Le moderne tecniche d’indagine hanno confermato l’origine artificiale dell’isola scoprendo l’esistenza di piattaforme lignee fino ad oltre quattro metri di profondità e una massicciata subacquea di ciottoli e sassi in direzione della riva del lago. In sostanza l’Isolino ha assunto la sua forma attuale grazie al succedersi dei livelli di frequentazione umana, con gli impalcati lignei che al centro dell’isola si sovrappongono l’uno sull’altro e si appoggiano sui sedimenti lacustri saturi d’acqua, mentre sulle sponde le abitazioni furono costruite su pali. L’obiettivo era creare una comunità in mezzo all’acqua, al sicuro dalle variazioni del livello del lago.
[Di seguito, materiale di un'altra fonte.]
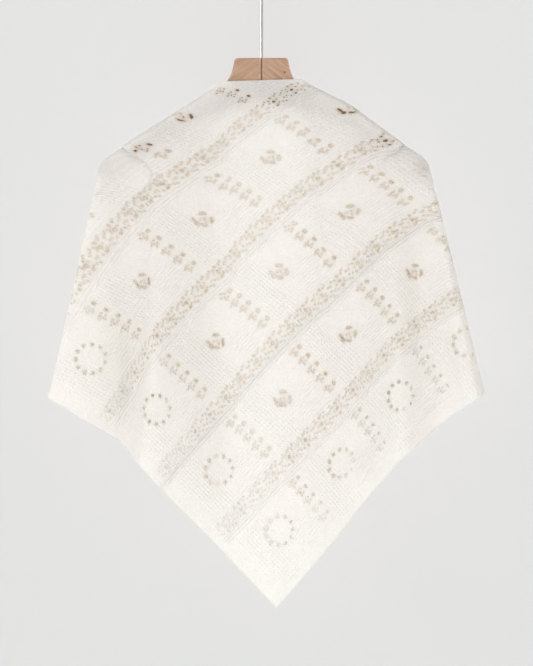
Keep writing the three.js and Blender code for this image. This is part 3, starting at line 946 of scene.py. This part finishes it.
@dataclass(frozen=True)
class LaceFinish:
    """Finish of the knitted cloth: white fluffy yarn that light passes through, with painted shade in the low parts of
    its relief and round its gaps.
    """

    name: str = "ivory_lace_yarn"
    # light is the yarn's colour on the high parts of its relief; deep is painted shade, its colour on the low parts.
    light: tuple = (0.982, 0.986, 0.985, 1)
    deep: tuple = (0.925, 0.908, 0.885, 1)
    # shade is painted shade, laid on the stitches round each gap by the rim mark.
    shade: tuple = (0.76, 0.63, 0.48, 1)
    through: tuple = (1.0, 0.972, 0.935, 1)
    roughness: float = 0.92
    sheen: float = 0.35
    glow: float = 0.58
    fine_mm: float = 3.045
    rib_mm: float = 4.4
    dash_mm: float = 6.1
    leg_mm: float = 1075.0

    def make(self) -> bpy.types.Material:
        """Builds the material.

        Returns:
            The material.
        """
        nodes = NodeBook(self.name)
        knit = nodes.add("ShaderNodeUVMap", uv_map=KNIT_MAP).outputs["UV"]
        split = nodes.add("ShaderNodeSeparateXYZ", {0: knit}).outputs
        garter, ground, rim = (
            nodes.add("ShaderNodeAttribute", attribute_name=name).outputs["Fac"] for name in ("garter", "ground", "rim")
        )
        fine = nodes.product(*(nodes.wave(split[axis], self.leg_mm / self.fine_mm) for axis in ("X", "Y")))
        rib_i, rib_j = (nodes.wave(split[axis], self.leg_mm / self.rib_mm) for axis in ("X", "Y"))
        dashes = nodes.sum(nodes.product(nodes.wave(split["X"], self.leg_mm / self.dash_mm), 0.45), 0.55)
        brick = nodes.product(nodes.product(rib_j, dashes), ground)
        ribs = nodes.sum(nodes.product(rib_i, garter), brick)
        fibre, tufts = nodes.sum(nodes.noise(1100.0, 2.0), -0.5), nodes.sum(nodes.noise(300.0, 3.0), -0.5)
        loft = nodes.sum(nodes.product(fibre, 1.6), nodes.product(tufts, 2.4))
        height = nodes.sum(nodes.sum(nodes.product(fine, 0.45), nodes.product(ribs, 1.05)), loft)
        # Painted shade: the yarn is darker where its relief is low, as in the hollows of the knit.
        yarn = nodes.mix(nodes.remap(height, -0.9, 0.9), self.deep, self.light)
        # Painted shade round the gaps, as deep as the rim mark says.
        shaded = nodes.mix(nodes.product(rim, rim), yarn, self.shade)
        bump = nodes.bump(height, 0.7, 0.0008)
        nodes.feed(nodes.shader, {
            "Base Color": shaded, "Normal": bump, "Roughness": self.roughness,
            "Sheen Weight": self.sheen, "Sheen Roughness": 0.6, "Specular IOR Level": 0.2,
        })
        warmed = nodes.mix(1.0, shaded, self.through, "MULTIPLY")
        nodes.blend(self.glow, nodes.add("ShaderNodeBsdfTranslucent", {"Color": warmed, "Normal": bump}))
        return nodes.material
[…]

Ne ha parlato la conservatrice archeologa dei Musei Civici di Varese, Barbara Cermesoni, in un’avvincente conferenza a Villa Mirabello. Innocenzo Regazzoni cominciò a scavare nelle stazioni palafitticole del bacino (Biandronno, Bodio, Cazzago, Galliate, Bardello, Besnate, Comabbio e Monate) grazie al mecenatismo dell’imprenditore tessile Andrea Ponti, proprietario del lago. E catalogò i reperti che per volontà dello stesso Ponti furono esposti al primo piano della villa padronale sull’Isolino Virginia. Nel Giornale della Società Storica Varesina nel 1886 Regazzoni cita due mascelle inferiori, una tibia, un radio ed un osso metatarsico, rinvenuti nello strato archeologico alla profondità di oltre un metro.
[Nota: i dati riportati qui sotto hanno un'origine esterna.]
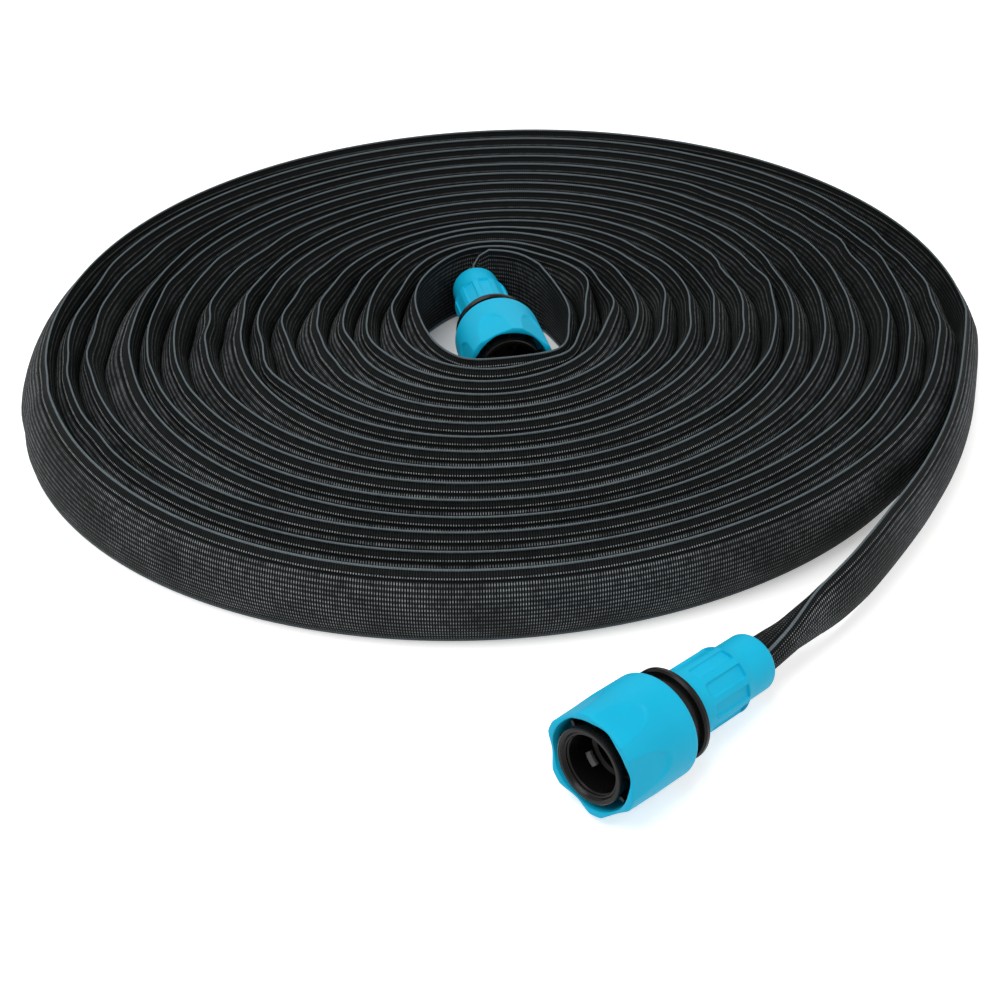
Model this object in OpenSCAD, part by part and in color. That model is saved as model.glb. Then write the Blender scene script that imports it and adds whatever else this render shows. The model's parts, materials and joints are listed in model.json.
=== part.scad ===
// Flat soaker hose: a coil of flat fabric hose standing on its edge, with a
// quick connector on each end. Millimetres, +Z up, the floor at z = 0 and the
// middle of the coil at the origin. The coil winds outward clockwise, seen
// from above, from its start at the back.

/* [Hose] */
// Height of the hose, standing on its edge
hose_width = 29.5; // [24:0.5:36]
// Thickness where the hose lies free and partly open
hose_thick = 8.8; // [6:0.1:9]
// Thickness where the hose is pressed flat
flat_thick = 2.4; // [2:0.1:3]
// Thickness of the corded edges
edge_thick = 1.1; // [0.8:0.1:1.4]
// Least free space between two turns of the coil
turn_gap = 1.2; // [1.1:0.1:1.6]
// How far out the middle of the hose leans at the sides of the coil, from its upper edge
lean = 2; // [0:0.1:3]
// Wall of the hose end, gathered round inside the nut
end_wall = 1.15; // [0.8:0.05:1.5]
// How deep the hose end goes into the threaded neck
end_depth = 7.5; // [6:0.1:9]

/* [Coil] */
// Whole turns of the coil
turns = 15; // [8:1:18]
// Part of a turn after the whole ones, in degrees
last_angle = 90; // [60:15:120]
// Mean distance from one turn to the next
turn_step = 9.47; // [8:0.01:11]
// Mean radius at which the coil starts
start_r = 24.7; // [20:0.1:28]
// Mean radius of the hole in the middle
hole_r = 34.5; // [33:0.1:37]
// How far the hole is drawn out lengthwise, each way
hole_long = 6.2; // [5:0.1:8]
// How far the first turns bulge round the back of the inner connector
bulge = 13.2; // [12.5:0.1:16]

/* [Connector body] */
// Radius of the water bore
bore_r = 4; // [3.4:0.1:4.4]
// Wall of the spigot that carries the hose end
spigot_wall = 1.4; // [1:0.1:1.8]
// How far the spigot's barbs stand out
barb_out = 0.3; // [0.2:0.05:0.5]
// Wall of the threaded neck
neck_wall = 1.9; // [1.5:0.1:2.3]
// Length of the neck between the nut and the collar
neck_bare = 1.9; // [1.5:0.1:3]
// How far the collar stands out from the barrel
collar_out = 1.9; // [1.4:0.1:2.6]
// Thickness of the collar
collar_t = 2.3; // [1.5:0.1:3]
// Length of the barrel ahead of the collar, which guides the sleeve
barrel_len = 10.6; // [9:0.1:12]
// Wall of the barrel
barrel_wall = 1.65; // [1.3:0.05:2]

/* [Socket] */
// Radius of the bore that a plug's nose seals in
nose_r = 8; // [7.6:0.1:8.6]
// Length of the bore that a plug's nose seals in
nose_len = 8.5; // [7:0.1:9.5]
// Step from that bore out to the wide mouth, which takes a plug's shoulder
mouth_step = 1; // [0.9:0.1:1.4]
// Length of the wide mouth
mouth_len = 10; // [9.5:0.1:12]
// Wall of the socket tube round the mouth
socket_wall = 2.7; // [2.4:0.1:3.2]
// Length of the socket's rear end, inside the barrel
socket_in = 5.5; // [5:0.1:6.5]
// Guide ribs round the mouth
rib_count = 9; // [6:1:12]
// How far a guide rib stands out
rib_out = 1.6; // [1:0.1:2]

/* [Sleeve] */
// Wall of the sleeve round the mouth
rim_wall = 2.5; // [2.2:0.1:3]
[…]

“Sono le sole spoglie umane finora apparse nel lago di Varese”, precisa lo studioso e di scaffale in scaffale descrive perline di vetro azzurro, vari arnesi di bronzo e una perla d’ambra, coltellini di ogni misura, aghi d’osso, pendagli ornamentali, amuleti, cuspidi di frecce e di lance, punteruoli, scalpelli, raschiatoi, mazzuoli, utensili di selce, vasi, olle, asce di pietra verde e, naturalmente, pezzi delle prime palafitte scoperte nel 1863 dall’abate Stoppani. L’Isolino Virginia è il sito palafitticolo dell’arco alpino di più antica frequentazione umana. Fu abitato per oltre 4 mila anni, dal Neolitico Antico alla fine dell’età del Bronzo, circa nel 900 A.C.
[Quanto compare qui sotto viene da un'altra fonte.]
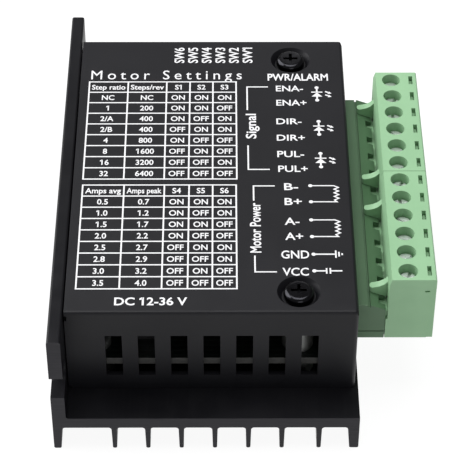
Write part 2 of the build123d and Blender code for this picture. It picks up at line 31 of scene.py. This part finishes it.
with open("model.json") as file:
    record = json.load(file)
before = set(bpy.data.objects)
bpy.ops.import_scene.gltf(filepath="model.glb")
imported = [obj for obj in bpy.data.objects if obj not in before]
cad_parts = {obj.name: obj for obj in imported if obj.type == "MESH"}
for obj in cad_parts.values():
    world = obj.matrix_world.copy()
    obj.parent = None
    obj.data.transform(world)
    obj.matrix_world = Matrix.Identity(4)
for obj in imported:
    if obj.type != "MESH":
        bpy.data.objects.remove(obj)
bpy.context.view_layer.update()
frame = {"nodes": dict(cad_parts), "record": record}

Possiamo immaginarcelo popolato nella fase iniziale dell’età del Rame, fra 3350 e 3100 anni fa, da esseri in tutto e per tutto simili a Ötzi, l’uomo di Similaun, la mummia ritrovata nel 1991 in Val Senales e conservata al museo archeologico dell’Alto Adige a Bolzano. Un maschio adulto, alto 160 cm che al momento della morte doveva avere all’incirca 46 anni. Un’età ragguardevole per l’epoca. L’uomo venuto dal ghiaccio, come fu definito, aveva problemi ai polmoni, anneriti dalla fuliggine delle capanne e per avere respirato l’aria della lavorazione dei minerali di rame.
Soffriva di artrosi e di artrite, i denti rovinati a furia di masticare farina di cereali impastati con la sabbia, fibre vegetali, pelle e tendini. Fu ucciso da una freccia che lo colpì alla spalla, penetrò nella scapola e ne provocò il dissanguamento. In base alle date, e soltanto a quelle, possiamo immaginare il contemporaneo Ötzi tra gli abitanti delle palafitte dell’Isolino sul lago di Varese, patrimonio Unesco e luogo del cuore. “Qui il terreno era più facile da lavorare – spiega Cermesoni – le comunità non conoscevano ancora l’aratro, usavano l’ascia di pietra e la scapola di cervo come zappa, dentro villaggi costruiti sui pali che l’acqua ha protetto per secoli”.